Thanks, still plenty to do. Always a work in progress.



markba633csi said:


> Nice- be sure to fit a cover to keep chips out
> Did you do the anodizing yourself?
> Mark



Photos below with her shiny new acrylic cover in place. I ordered a sheet of 2mm aluminum for the cover, but while she's in shakedown mode I wanted to see what was going on under the hood. Turned out kinda neat, so I may keep it for a while. I'm sure after a while it will get scratched and dulled with swarf splooge and I'll want to replace it with the aluminum.

The parts are powder coated not anodized. Another new skill that I've yet to master. Photo below of my high tech powder coating booth.  
A/C filter in the back and box fan minimize powder dispersion.



mattthemuppet2 said:


> very neat! Do you have to turn the speed to zero to reverse? The motor seemed to be moving back and forth a bit on the guides on the return, but not the other way. Any idea why? Maybe a rigid servo arm might help keep the bevel gears meshed fully in reverse.
> 
> Very impressed with both the mechanics and the electronics.



Thanks Matt. No, the reverse switch and motor will happily change direction at any speed. If I switch off the power switch while the servo is in the engaged position, it stays engaged, so that's another, less abrupt, option for changing direction (power off - change direction - power on).

As for the motor wobble, there are a couple of issues that I'm looking at. First, the nylon gears are not super precision, not terrible, but not what I was expecting. Part of that may be my lead screw adapter. It slips over the lead screw with a rolled pin which fits into the slot of the lead screw. Then it's turned down to 8mm with two flats to fit the gear. Since I don't have a lathe yet I made it using round stock and turning it down using a boring bar on the external face. I'm sure a lathe turned adapter would be more precise. 

See the photos for the new servo arm and linkage. The video was the proof of concept test.

I'm thinking I need to change a couple of things. Any time that the PF power switch is on the servo constantly twitches. After a couple of minutes powered on, even though I'm not using the PF, it gets hot enough that it can't engage/disengage. (Or maybe it's just tired from twitching.) Switch the power off for a few minutes and she goes fine again.

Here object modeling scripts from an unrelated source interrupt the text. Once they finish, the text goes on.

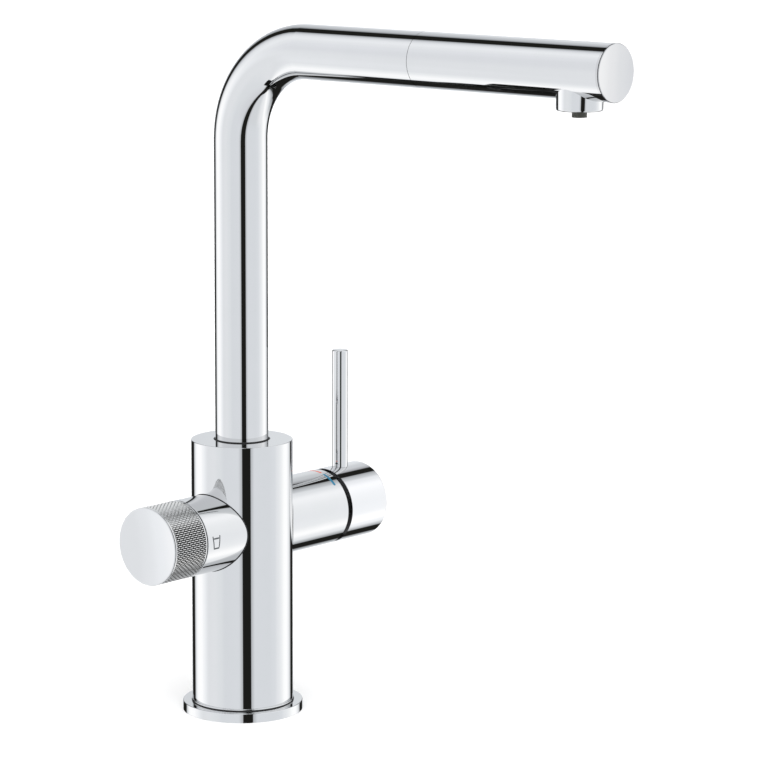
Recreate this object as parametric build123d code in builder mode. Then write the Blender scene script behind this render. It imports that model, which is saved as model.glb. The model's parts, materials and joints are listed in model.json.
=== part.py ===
from build123d import *
import math
import os

os.makedirs("parts", exist_ok=True)

# Water filter kitchen tap, in millimetres and degrees.
# The origin is the centre of the flange's underside, with +Z up. The spout runs forward
# along -Y, the filter knob is out along -X and the mixer lever is out along +X.
# A reach is a distance out from the body's axis, a height is measured from the deck.
# Screw threads are plain cylinders.

# Fits
seat_gap = 0.05
running_gap = 0.08
clear_gap = 0.3

# Flange and gasket
flange_radius = 32.15
flange_height = 5.0
flange_edge_round = 0.4
gasket_inner_radius = 26.0
gasket_width = 3.0
gasket_thickness = 1.8

# Manifold, its ports and screws
manifold_foot_radius = 23.0
manifold_height = 16.0
station_radius = 16.0
port_radius = 4.5
gallery_radius = 2.0
hot_angle = 30.0
mixed_angle = 90.0
filtered_out_angle = 150.0
filtered_in_angle = 210.0
cold_angle = 330.0
stud_angles = [0.0, 180.0]
stud_hole_radius = 2.5
stud_hole_depth = 12.0
screw_angles = [60.0, 120.0, 270.0]
screw_station_radius = 18.0
screw_radius = 1.5
screw_head_radius = 2.7
screw_head_height = 3.0
screw_grip = 8.0
screw_hex_width = 2.5
screw_hex_depth = 1.5
port_seal_land = 0.5
port_seal_width = 1.2
port_seal_height = 1.2
hose_channel_radius = 8.0

# Body
body_radius = 27.0
body_wall = 2.5
body_rise = 46.9
body_top_thickness = 3.0
body_foot_round = 0.8
body_top_round = 0.3

# Both side fittings
side_axis_height = 100.5
side_radius = 20.5
side_sleeve_wall = 1.25
side_edge_round = 0.3
spigot_radius = 15.0
spigot_seat_reach = 18.9
spigot_seal_start = 1.6
spigot_seal_width = 1.8
spigot_seal_depth = 1.4
supply_drop = 5.0
mixed_rise = 6.5
inlay_depth = 0.6

# Filter valve and its knob
collar_reach = 47.2
filter_barrel_inset = 1.7
filter_barrel_wall = 5.65
filter_floor_thickness = 3.6
headpart_wall = 1.8
headpart_seal_thickness = 1.5
filter_disc_thickness = 2.5
filter_disc_film = 0.05
filter_slot_depth = 1.5
spindle_plate_thickness = 2.6
spindle_plate_gap = 0.35
spindle_radius = 4.0
spindle_end_gap = 2.0
headpart_hex_inset = 0.5
headpart_hex_height = 4.0
headpart_neck_radius = 8.0
headpart_neck_height = 2.5
slide_ring_width = 3.8
slide_ring_lip = 0.4
slide_ring_inset = 0.5
knob_length = 23.8
knob_wall = 4.3
knob_face_thickness = 7.7
knob_insert_gap = 1.2
knob_band_inset = 0.9
knob_band_depth = 0.15

# Drinking-glass symbol on the filter collar
symbol_inset = 6.3
symbol_rise = 0.4
symbol_top_width = 5.0
symbol_bottom_width = 3.5
symbol_height = 6.4
symbol_stroke = 0.5
symbol_water_drop = 1.3

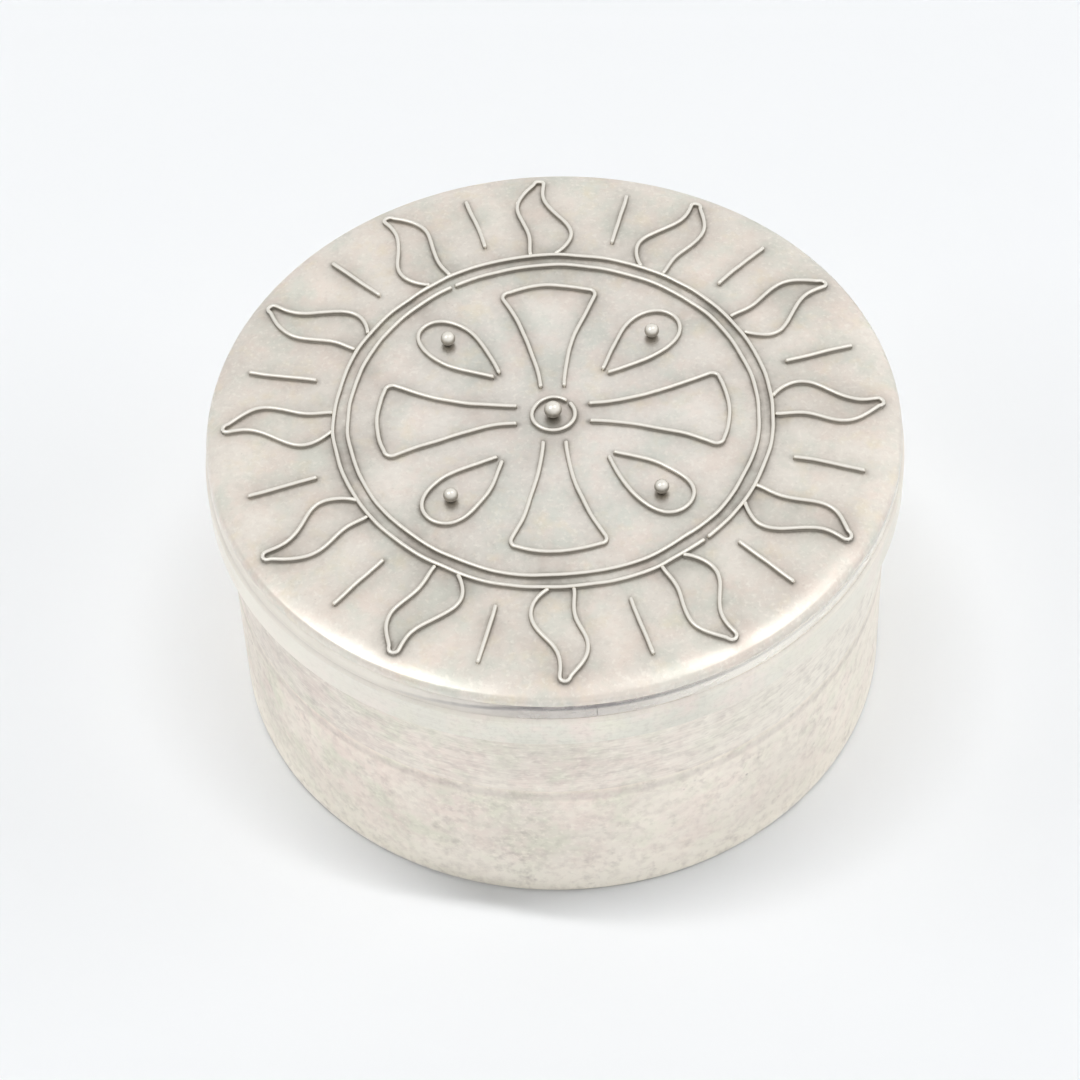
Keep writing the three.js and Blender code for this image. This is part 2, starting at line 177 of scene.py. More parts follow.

I used a PWM controller for the motor, so that's the first thing I'm going to try to change. I know that they are more efficient than just using a potentiometer, but the voltage sensor never sees a constant voltage from it and will occasionally engage/disengage the servo at random times. Electronics is definitely not my strong suit, but if I understand the way a PWM works, I believe the voltage sensor, being digital, is occasionally seeing the 'gaps' in the wave instead of a steady voltage that the DC motor sees. I tapped this down considerably by adding a 750ms delay to the script of the servo controller, but I think that is the reason for the constant twitch.

I also may just need a more powerful servo. This one is considered a micro-servo with a torque about 1/25th of what a RC car servo can deliver. Of course those servos are bigger so I'll have to machine a new rear plate if I go that route. In that instance I'd probably mount the servo 90° clockwise, putting the linkage lower and parallel to the end plate on the ways, which would let me attach the linkage to the motor mount directly between the inboard rails and closer to the axis of the gears. The current location is causing some binding just because it's pulling/pushing from the very top of the mount.  I'm sure that the ideal pressure point would be dead center of the three rails (on the back of the motor gearbox), but that will require considerably more real estate on the back side.

The adventure continues. Again comments and suggestions are welcome. I'm just making this up as I stumble along.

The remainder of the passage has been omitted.